North Korea's New Boy-General

North Korea's New Boy-General

Kim Jong Il can sit back, have a cigar and sip his Hennessy. His boy's got his back now.

This week North Korea watchers were treated to a rare display of succession propaganda when it was announced at a Congress of the Korean Workers Party in Pyongyang that Kim Jong Il’s twenty-seven-year-old third son was promoted to Vice Chair of the National Defense Commission and to the rank of General in the Korean Peoples Army. With Kim Jong Il unanimously re-elected as Chairman of the Party and his sister and brother-in-law ensconced as a General and as the other Vice Chair of the National Defense Commission, respectively, the long-rumored lineup for dynastic succession is now officially in place. Suffering from a stroke but still lucid and ambulatory, Kim Jong Il can return to smoking cigarettes and drinking Hennessy Cognac confident in the knowledge that his relatives will serve as regents for the young general with the backing of the Army. The Chinese are breathing a sigh of relief and telling American and South Korean counterparts to stop fretting so much about regime change and instability. The system is stable, according to Beijing, and now the North is in a good position for peaceful accommodation with China’s own model of economic reform and opening and a return to the diplomacy of the six-party talks. Other hopeful observers of North Korea, like former President Jimmy Carter, are also echoing this optimistic prediction. Undiscouraged by his shabby treatment in Pyongyang earlier this month (the former leader of the free world was met only by the equivalent of an undersecretary of state), Carter has announced in the pages of the New York Times that the North really does want to improve relations with the United States.
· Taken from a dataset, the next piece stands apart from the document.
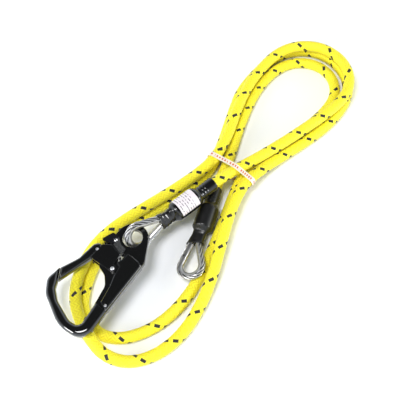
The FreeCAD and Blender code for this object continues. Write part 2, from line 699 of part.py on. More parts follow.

What can we expect next? Economic reform and good-faith diplomatic negotiations are probably the last thing to look for right now. Recent efforts to print more money and create more “wealth” in preparation for Kim Jeong Un’s succession ended in hyperinflation and rare street protests. The architect of the “reforms” was executed and North Korean economic policy is now reverting to the hardcore centralization of the 1950s. North Korean propaganda has been equally clear that the country will settle for nothing less than being treated as a full nuclear-weapons state. Good relations are possible with the United States, North Koreans tell the outside world, but the fine print explains that Washington will have to negotiate an “arms control” treaty with Pyongyang that ends all economic sanctions, dismantles U.S. forward military presence, ends pressure on human rights, and is concluded by the two parties as sovereign nuclear-weapons counterparts.
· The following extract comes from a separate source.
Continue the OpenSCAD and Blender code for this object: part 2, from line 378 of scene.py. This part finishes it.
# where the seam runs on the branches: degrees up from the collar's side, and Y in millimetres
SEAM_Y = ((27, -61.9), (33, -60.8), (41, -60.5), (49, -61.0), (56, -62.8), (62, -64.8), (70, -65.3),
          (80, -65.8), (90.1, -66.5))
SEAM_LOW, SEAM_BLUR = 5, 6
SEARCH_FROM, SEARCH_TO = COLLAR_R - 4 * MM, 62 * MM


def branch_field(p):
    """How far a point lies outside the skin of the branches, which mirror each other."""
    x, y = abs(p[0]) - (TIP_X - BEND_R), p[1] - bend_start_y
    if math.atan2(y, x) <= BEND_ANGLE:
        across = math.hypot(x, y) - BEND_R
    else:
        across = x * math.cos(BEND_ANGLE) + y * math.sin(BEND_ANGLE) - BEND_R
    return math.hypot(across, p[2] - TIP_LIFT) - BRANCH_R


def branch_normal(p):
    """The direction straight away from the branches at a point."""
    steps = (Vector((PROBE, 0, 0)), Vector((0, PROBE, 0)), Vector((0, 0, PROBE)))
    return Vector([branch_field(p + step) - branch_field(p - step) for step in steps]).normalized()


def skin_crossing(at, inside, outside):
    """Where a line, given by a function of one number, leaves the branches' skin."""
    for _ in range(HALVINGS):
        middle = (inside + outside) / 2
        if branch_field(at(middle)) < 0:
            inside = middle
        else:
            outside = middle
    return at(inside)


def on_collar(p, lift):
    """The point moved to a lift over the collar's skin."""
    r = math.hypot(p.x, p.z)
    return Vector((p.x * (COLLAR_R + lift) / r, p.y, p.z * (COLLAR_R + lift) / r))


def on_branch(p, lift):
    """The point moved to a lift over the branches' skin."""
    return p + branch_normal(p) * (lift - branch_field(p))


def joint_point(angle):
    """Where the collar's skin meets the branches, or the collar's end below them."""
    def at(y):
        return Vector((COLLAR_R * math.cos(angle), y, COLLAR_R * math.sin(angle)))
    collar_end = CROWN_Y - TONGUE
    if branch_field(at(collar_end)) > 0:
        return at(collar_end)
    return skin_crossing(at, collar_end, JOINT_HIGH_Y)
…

The more likely scenario is a dangerous bid for legitimacy by Kim Jeong Un and his regents in which nuclear weapons, external confrontation and internal repression feature ever more prominently—in other words, more of the same. In 2003 North Korean envoys conveyed Pyongyang’s warning to U.S. officials (I was there) that the North would “transfer” its nuclear capability if the United States did not relent. That is probably around the time that North Korean engineers began helping the Syrians build a reactor complex that was later destroyed in September 2007 by an Israeli air raid. More recently, credible details are leaking out of Burma about North Korean efforts to help Than Shwe’s repressive regime develop the same kind of capability. There is probably an even deeper relationship with Iran, though few details have come out other than detection of high level delegations travelling from Pyongyang to Tehran. Kim Jeong Un and his regent will likely continue pushing these horizontal escalation strategies in order to press Washington for concessions and earn hard cash, though they will remain careful not to cross “red lines” such as transferring actual fissile material or weapons. Since Beijing has made a strategic decision to keep the Kim Dynasty afloat rather than risk the disruption of regime collapse and the strategic setback of a democratic unified Korean peninsula on the Chinese border—and since starvation conditions help to keep large parts of the North Korean population docile—Pyongyang is unlikely to fear economic sanctions enough to give up the regime’s only source of deterrence and legitimacy, namely, nuclear weapons.

Well, say the dwindling numbers of hopeful engagers, wouldn’t it therefore be more persuasive to relax sanctions and try to change Pyongyang’s policies through carrots rather than sticks? The answer is clearly no. Targeted financial sanctions and counterproliferation interdiction are no longer primarily about convincing Pyongyang to come back to the table, since there is little prospect that talks will lead to verifiable and irreversible reduction of the North Korean nuclear threat. There is some utility to maintaining a channel to Pyongyang for purposes of escalation control and possible future negotiations, but for now the only reliable means of containing the North Korean threat is to constrict it from the outside. Meanwhile, U.S. officials should join with South Korea in ongoing preparations for the possible collapse of the North. North Korea has become a quasi-medieval Stalinist criminal syndicate that even the most ruthless twenty-seven-year old would have difficulty holding together . . . even if he is now officially the “Great General.”